The fifth mistake is reporting subsidized usage as adoption. Credits and discounts can be helpful. They should not be allowed to make a dashboard look healthier than the business evidence supports.

A 30, 60, and 90 day playbook

In the first 30 days, build the AI workload register. Map current GPU, cloud, and model spend. Identify credits, partner funding, and discounted pilots. Label usage as production, experimentation, subsidized, or reserve. Assign business and budget owners.

From days 31 to 60, apply the Clean Demand Test. Classify each workload with the decision matrix. Stress-test utilization and price assumptions. Review contract flexibility, provider concentration, data constraints, and portability. Look for commitments where the spend is real but the demand evidence is soft.
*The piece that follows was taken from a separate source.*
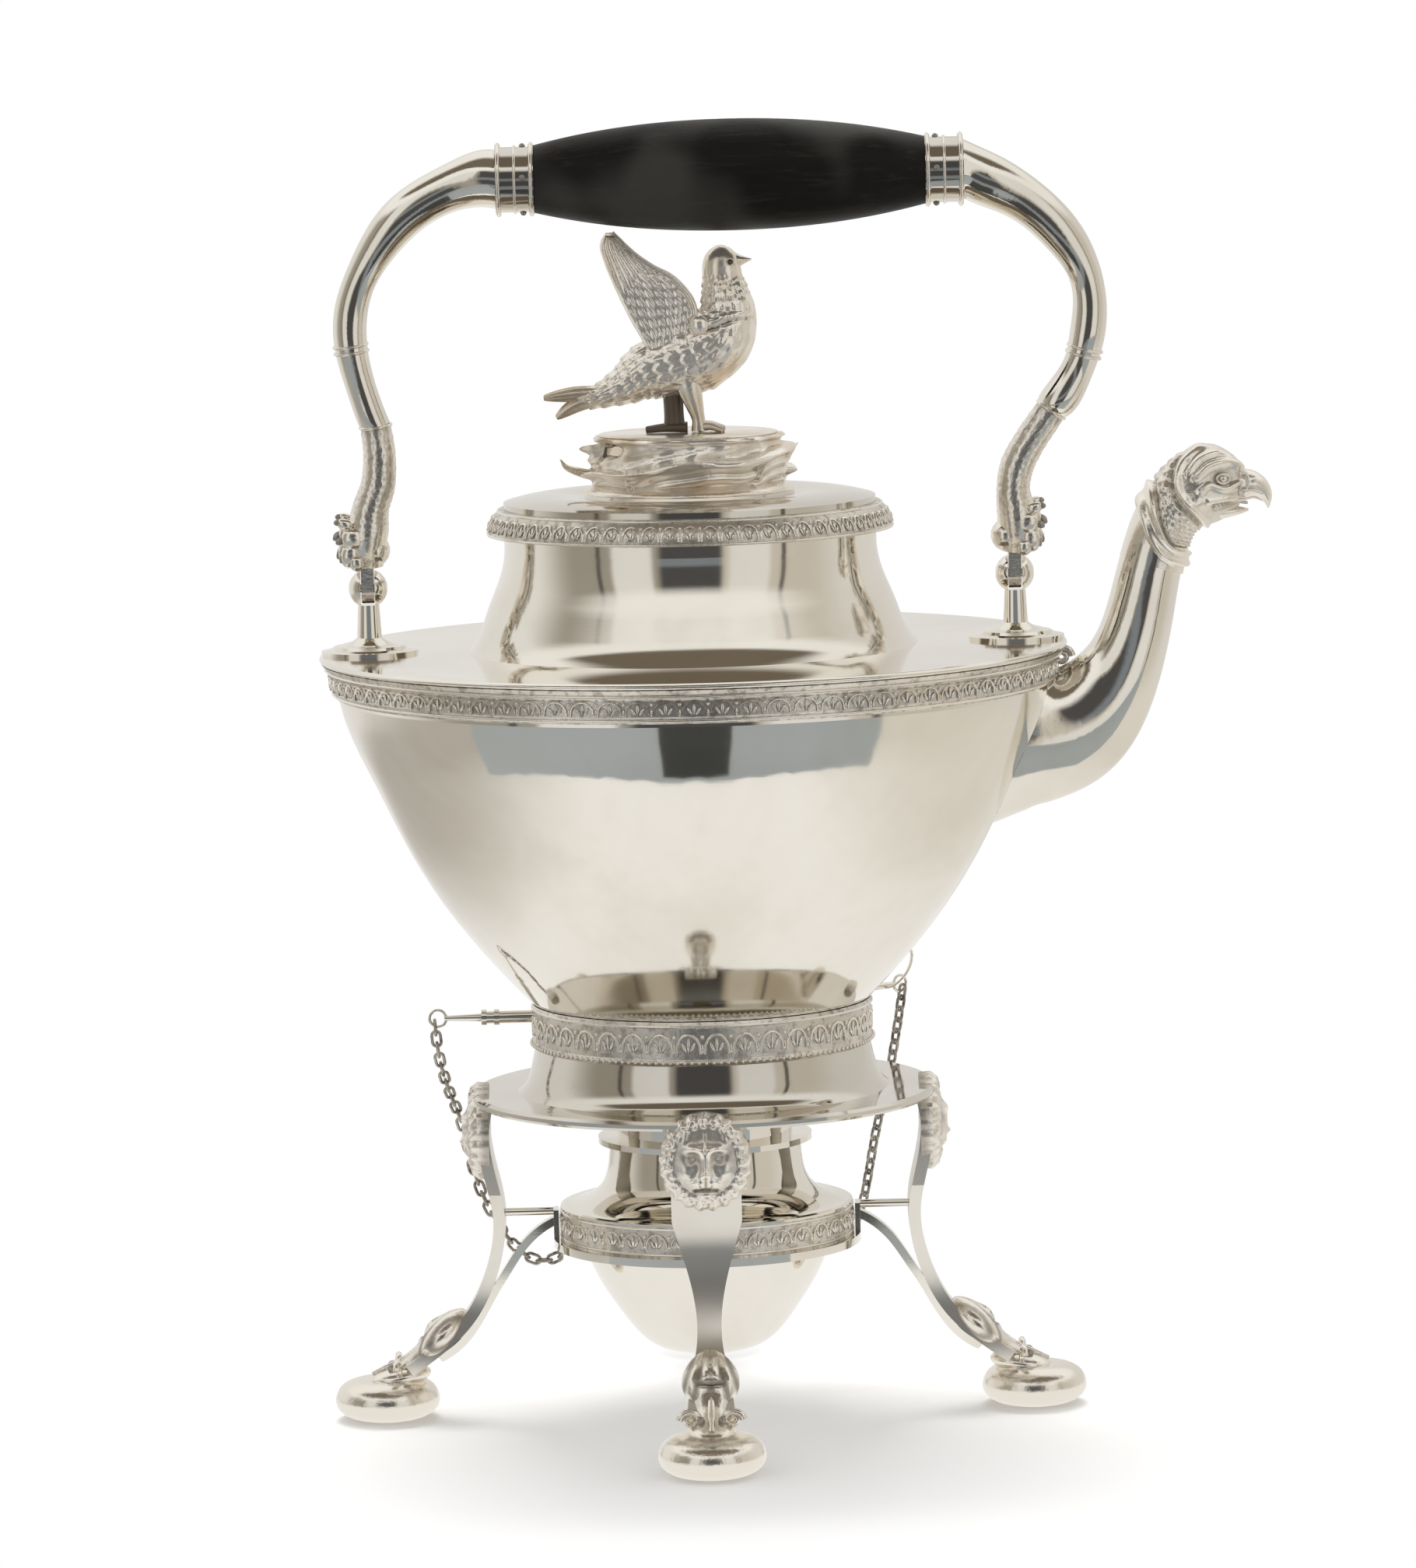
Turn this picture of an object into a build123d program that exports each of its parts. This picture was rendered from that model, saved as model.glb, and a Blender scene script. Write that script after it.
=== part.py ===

From days 61 to 90, adjust procurement and governance. Move clean production demand into measured commitments. Keep emerging demand on staged gates. Track vendor-shaped demand separately. Renegotiate capacity options where possible. Add model routing, workload scheduling, or caching when those changes improve economics. Set an executive review cadence that looks at usage and value, not only spend.

Role clarity matters. The CFO owns financial exposure and spend classification. The CIO owns architecture, security, and vendor risk. The AI platform lead owns workload evidence, evaluation quality, and utilization reporting. If any role is missing, the review will drift.

Caveats and limits

The Clean Demand Test will not reveal private financing terms or future demand shifts. It will not predict model prices. It will not remove uncertainty from energy availability, cooling, network design, or grid capacity.

It can also be misused. A team that becomes too conservative may delay useful automation, lose internal learning speed, or miss a chance to modernize workflows that need it.

The goal is staged commitment under uncertainty. Keep investing where the evidence is strong. Keep learning where the evidence is early. Stop treating every capacity signal as the same type of demand.